If this is the situation, also run! He knows he has a problem, but he’s not doing anything about it. That’s a recipe for another really bad relationship (“I know I have a problem honey, but that’s just who I am, no need to do anything about it”).

 

Possibility 2: He is not actually an empath.

 

After reading what I wrote above, you may be hoping this is the category your guy falls into (but again, don’t cheer just yet).

First off, I know the whole topic of empaths is confusing. You can legitimately wonder if perhaps you are an empath. You can spend time looking into it. However, it’s something else to go around decisively declaring that you are an empath for sure (you better be darn sure – and remember, I already dealt with those possibilities above. This is the scenario where someone thinks they are, but aren’t).

In other words, if someone says to you that they think they might be an empath, and they are looking into it, that’s totally different from declaring that they are an empath for sure.

When someone says they are an empath for sure, and they aren’t? Oh boy. This is what it means:

  • They don’t take responsibility for their feelings. They are actually projecting. So when they feel bad, they’ll say “it’s because I am an empath, I must be picking up on someone else who is feeling bad!” In other words, they have given themselves the never-ending cop out of ever dealing with their own feelings.
  • It takes a certain kind of personality (read: narcissistic) to be this convinced of their own delusions without doing serious research.

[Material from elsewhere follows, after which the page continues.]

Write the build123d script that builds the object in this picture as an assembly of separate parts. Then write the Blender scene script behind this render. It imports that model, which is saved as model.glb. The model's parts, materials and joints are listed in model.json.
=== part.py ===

Do I need to say more?

Either way, you don’t want to date a guy who blames everything he feels on other people. Do I need to be clearer still? Sure: You don’t want to date a guy who will blame you every time he feels bad, or who will tell you: “I can feel that you are upset about this. Stop being upset about it!” (When in fact, he is the one who is feeling upset and you are just fine).

Being with a fake empath like this will cause a never ending stream of communication issues. You’ll discover over time that your “empath” partner doesn’t know themselves, like, at all. They will also claim to know everything about everyone else and be completely wrong about that most of the time.

 

They are living a fantasy version of themselves and any feeling they have that they don’t like, they attribute to someone else:

  • “Oh, there is so much negativity here, it must be coming from that girl across the room, let’s shoo her away to clear the space”

Or is he’s a fake empath healer:

  • “I can see you are really sad. You know what you should do, you should have a really long good cry. It’s not good to repress your feelings. You can also talk to me about it, I’m a really good listener blablabla

If you date this guy, then when he’s grumpy, he’ll tell you that you are grumpy. That would be crazymaking wouldn’t it? And because he’s so convinced, he won’t believe you when you say you’re not grumpy and perhaps he is. He’ll just accuse you of projecting your feelings onto him because he is the psychic mastermind. Except, he’s not!

Run like hell!

So, to make a long article short. When you’re in this situation:

“I’ve know him for months. He’s blowing hot and cold. I’m in love with him. He says he’s an empath, and I’m having all these unusual experiences around him, and maybe he’s just confused but wants to have a relationship, should I talk to him about it?”

Run like hell. The rollercoaster you’re on is not a healthy relationship prequel.

All his possible “I’m an empath” roads lead to Run.